Oleh : Destanul Aulia, SKM, MBA, MEc, Ph.D

Sistem Kesehatan Akademik: Kolaborasi Nyata untuk Sumatera Utara

Sistem Kesehatan Akademik: Kolaborasi Nyata untuk Sumatera Utara
Sistem Kesehatan Akademik: Kolaborasi Nyata untuk Sumatera Utara (analisadaily/istimewa)

Tri Dharma Perguruan Tinggi—pendidikan, penelitian, dan pengabdian kepada masyarakat—telah lama menjadi fondasi peran kampus di Indonesia. Tiga pilar ini telah melahirkan jutaan sarjana, berbagai inovasi penting, dan beragam kegiatan sosial. Namun di tengah tantangan global yang semakin kompleks, seperti ketimpangan layanan kesehatan, kesenjangan ekonomi, perubahan iklim, dan ketidaksetaraan pendidikan, tiga pilar tersebut tidak lagi cukup. Dunia kini menuntut perguruan tinggi untuk mengambil peran yang lebih aktif sebagai motor perubahan sosial, ekonomi, dan lingkungan.

Paradigma pendidikan tinggi pun harus bertransformasi. Kampus tidak lagi cukup sekadar menjadi pusat akademik yang mencetak lulusan dan publikasi, tetapi harus menjadi aktor pembangunan yang menghadirkan dampak nyata di tengah masyarakat. Kampus harus hadir dalam ekosistem pembangunan yang menyatukan riset, pendidikan, pelayanan, dan pemberdayaan untuk mendorong tercapainya Sustainable Development Goals (SDGs). Dalam konteks ini, sektor kesehatan menjadi medan pembuktian yang paling mendesak dan konkret.

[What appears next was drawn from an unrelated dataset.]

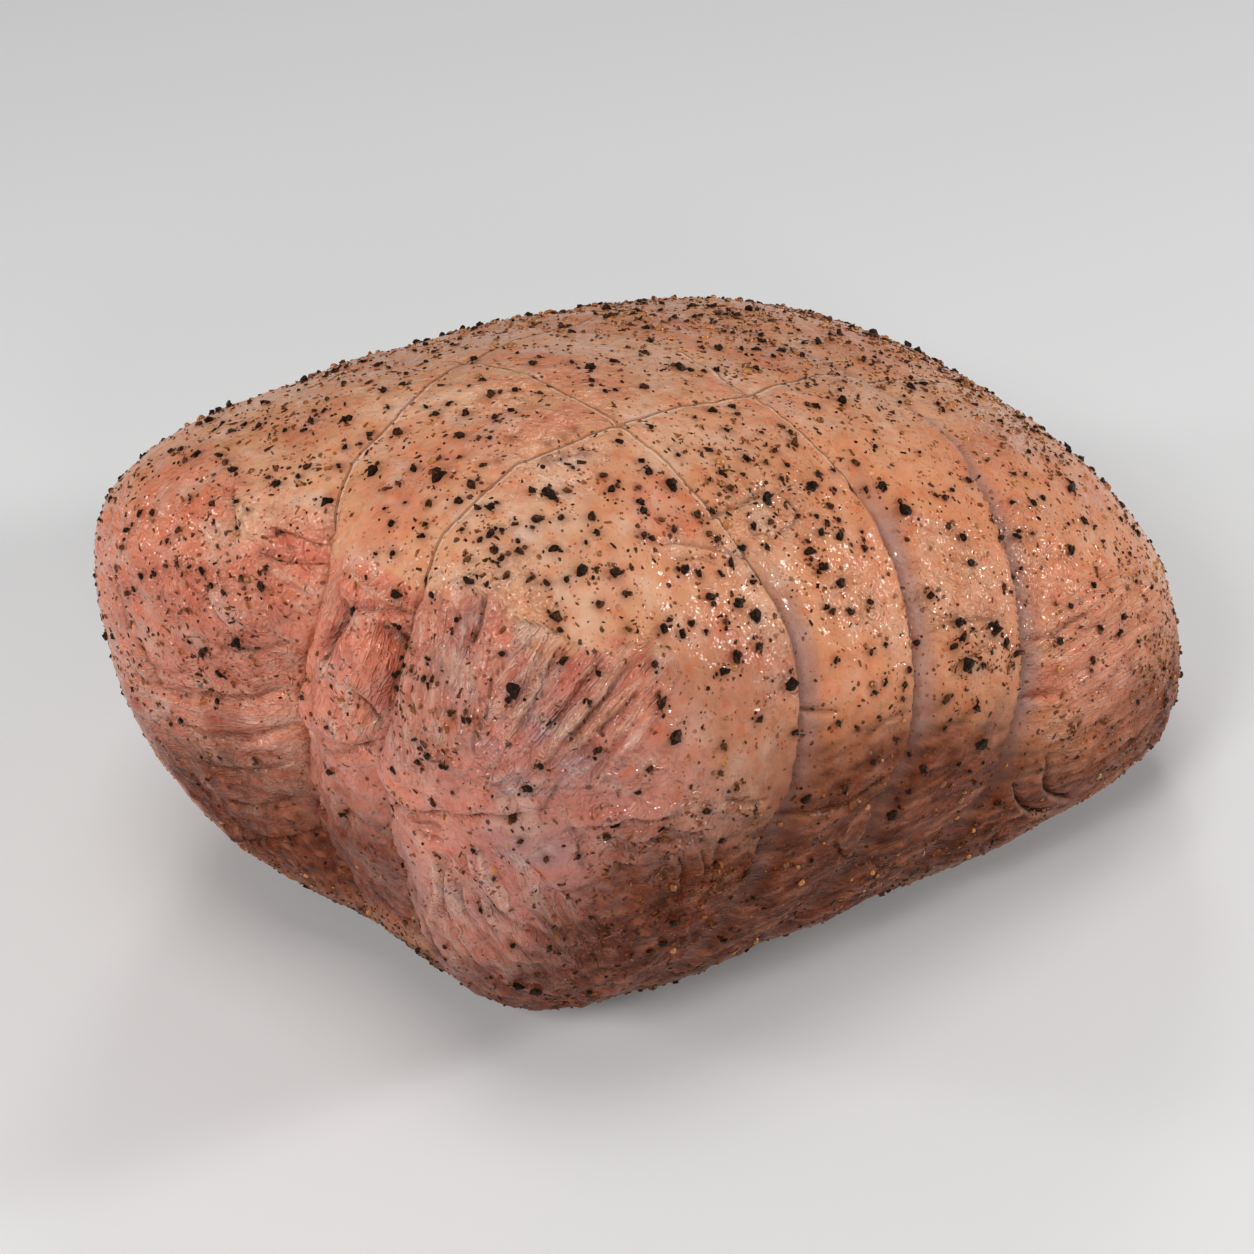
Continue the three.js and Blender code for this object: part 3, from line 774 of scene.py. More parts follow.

Indonesia masih menghadapi tantangan besar dalam pemerataan layanan kesehatan, terutama terkait distribusi dan ketersediaan dokter spesialis. Wilayah-wilayah di luar Jawa, seperti Kepulauan Nias di Sumatera Utara, masih mengalami kekurangan tenaga medis, tenaga Kesehatan dan dokter spesialis yang akut.

Masyarakat di daerah-daerah ini sering kali harus menempuh perjalanan jauh dengan biaya tinggi demi mendapatkan layanan kesehatan yang memadai. Ketimpangan ini tidak bisa diatasi hanya dengan menambah kuota mahasiswa kedokteran; dibutuhkan pendekatan sistemik dan kolaboratif. Di sinilah peran Sistem Kesehatan Akademik (Academic Health System/AHS) menjadi sangat relevan dan strategis.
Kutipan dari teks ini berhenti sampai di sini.